Stored records:
## begin

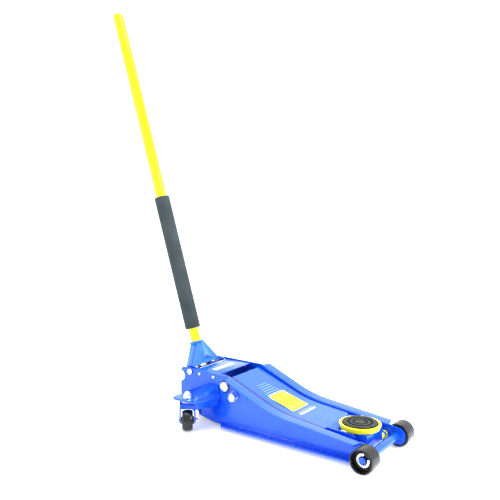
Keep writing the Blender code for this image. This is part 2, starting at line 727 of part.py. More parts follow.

## end
## begin

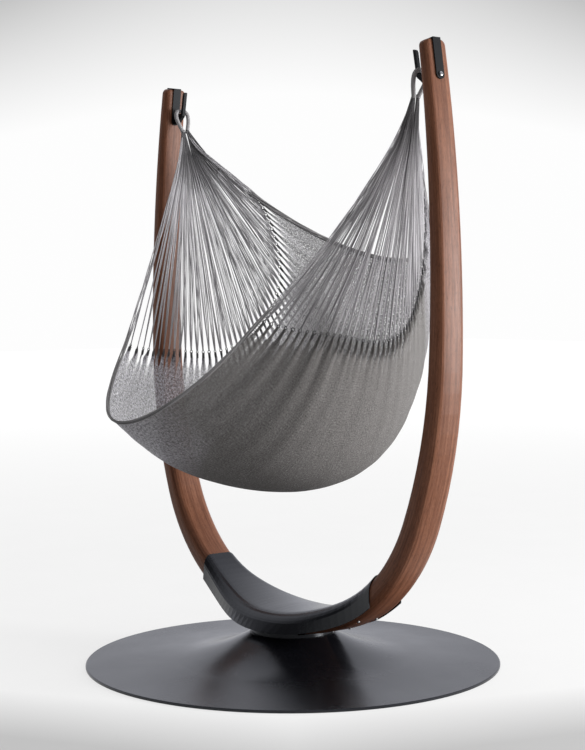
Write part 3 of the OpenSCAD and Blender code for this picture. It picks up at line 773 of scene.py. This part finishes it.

## end
## begin

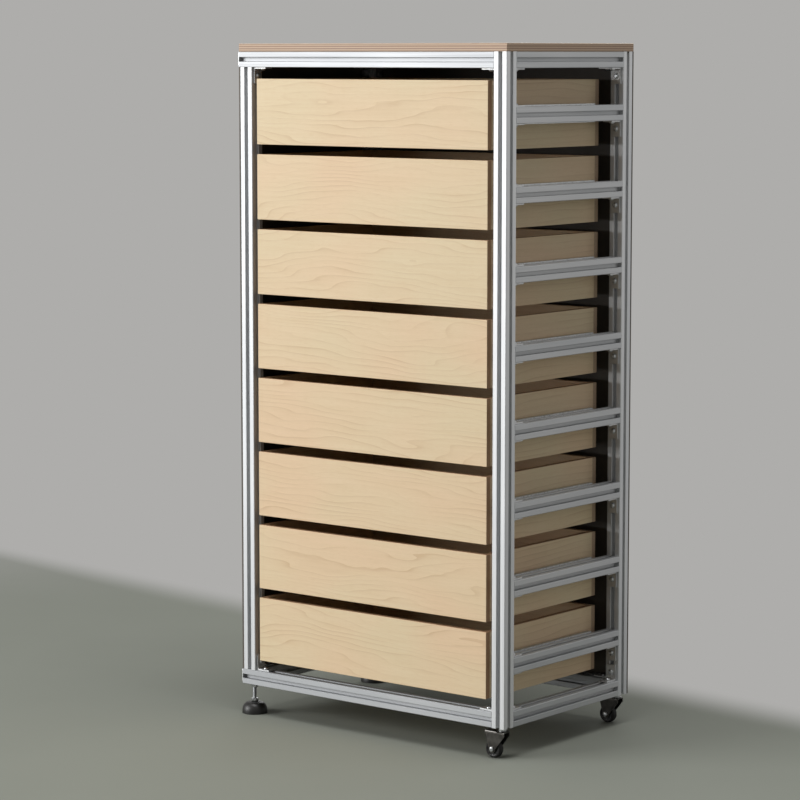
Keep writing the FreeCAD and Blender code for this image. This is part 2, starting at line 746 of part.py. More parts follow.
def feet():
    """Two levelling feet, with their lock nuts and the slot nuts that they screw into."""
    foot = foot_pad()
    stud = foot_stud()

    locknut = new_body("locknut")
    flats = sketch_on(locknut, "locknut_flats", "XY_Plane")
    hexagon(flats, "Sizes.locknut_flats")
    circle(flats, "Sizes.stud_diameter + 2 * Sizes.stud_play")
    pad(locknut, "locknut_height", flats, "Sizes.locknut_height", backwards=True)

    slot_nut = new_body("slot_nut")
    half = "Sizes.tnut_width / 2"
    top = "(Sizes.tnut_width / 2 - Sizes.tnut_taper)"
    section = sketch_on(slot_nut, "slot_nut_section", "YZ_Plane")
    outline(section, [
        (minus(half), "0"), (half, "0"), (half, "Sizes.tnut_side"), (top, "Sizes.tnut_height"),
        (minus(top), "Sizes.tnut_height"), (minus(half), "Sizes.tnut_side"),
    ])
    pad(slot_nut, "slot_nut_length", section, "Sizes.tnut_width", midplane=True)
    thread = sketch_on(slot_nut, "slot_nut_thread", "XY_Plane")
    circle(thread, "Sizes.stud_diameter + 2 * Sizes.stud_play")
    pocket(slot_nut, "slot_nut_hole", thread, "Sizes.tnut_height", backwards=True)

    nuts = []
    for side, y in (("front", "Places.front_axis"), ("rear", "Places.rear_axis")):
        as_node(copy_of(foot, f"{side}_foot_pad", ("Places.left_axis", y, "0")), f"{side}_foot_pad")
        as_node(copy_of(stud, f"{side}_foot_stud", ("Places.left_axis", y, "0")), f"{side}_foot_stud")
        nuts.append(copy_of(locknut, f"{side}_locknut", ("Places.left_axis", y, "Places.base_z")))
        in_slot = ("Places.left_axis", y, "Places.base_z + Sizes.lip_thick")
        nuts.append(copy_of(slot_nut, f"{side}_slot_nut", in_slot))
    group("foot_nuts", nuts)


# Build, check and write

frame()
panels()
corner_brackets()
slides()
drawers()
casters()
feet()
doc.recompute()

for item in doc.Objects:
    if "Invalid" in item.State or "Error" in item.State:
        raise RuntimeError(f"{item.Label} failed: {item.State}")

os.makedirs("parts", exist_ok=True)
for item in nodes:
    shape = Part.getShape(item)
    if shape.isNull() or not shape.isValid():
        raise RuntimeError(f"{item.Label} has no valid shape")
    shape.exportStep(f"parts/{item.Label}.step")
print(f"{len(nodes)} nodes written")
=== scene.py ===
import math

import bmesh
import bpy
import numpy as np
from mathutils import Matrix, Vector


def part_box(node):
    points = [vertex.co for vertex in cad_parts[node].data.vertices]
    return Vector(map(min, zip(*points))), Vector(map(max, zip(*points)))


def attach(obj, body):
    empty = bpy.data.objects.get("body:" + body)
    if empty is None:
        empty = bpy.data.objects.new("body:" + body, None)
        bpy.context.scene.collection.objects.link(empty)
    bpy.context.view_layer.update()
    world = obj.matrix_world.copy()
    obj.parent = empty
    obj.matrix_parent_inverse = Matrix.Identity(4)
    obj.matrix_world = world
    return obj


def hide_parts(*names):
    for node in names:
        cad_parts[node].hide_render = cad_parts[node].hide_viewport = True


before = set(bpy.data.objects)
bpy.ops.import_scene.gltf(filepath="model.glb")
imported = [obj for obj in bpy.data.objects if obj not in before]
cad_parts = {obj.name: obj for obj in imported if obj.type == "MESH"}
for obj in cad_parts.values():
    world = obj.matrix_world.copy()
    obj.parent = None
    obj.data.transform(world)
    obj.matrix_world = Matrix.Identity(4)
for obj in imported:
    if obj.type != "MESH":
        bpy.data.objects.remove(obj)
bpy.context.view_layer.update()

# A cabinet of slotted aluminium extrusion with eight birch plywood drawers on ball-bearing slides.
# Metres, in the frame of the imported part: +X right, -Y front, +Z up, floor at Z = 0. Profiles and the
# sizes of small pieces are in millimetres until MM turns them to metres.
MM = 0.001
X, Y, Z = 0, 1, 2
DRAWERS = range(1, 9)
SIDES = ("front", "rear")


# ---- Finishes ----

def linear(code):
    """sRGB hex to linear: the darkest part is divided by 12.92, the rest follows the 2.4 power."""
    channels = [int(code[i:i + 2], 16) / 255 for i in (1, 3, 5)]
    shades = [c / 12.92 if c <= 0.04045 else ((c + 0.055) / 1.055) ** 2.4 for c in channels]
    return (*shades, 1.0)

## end

What you have to do:
Only lines with the word "points" should be collected from the material.

Written response:
    points = [vertex.co for vertex in cad_parts[node].data.vertices]
    return Vector(map(min, zip(*points))), Vector(map(max, zip(*points)))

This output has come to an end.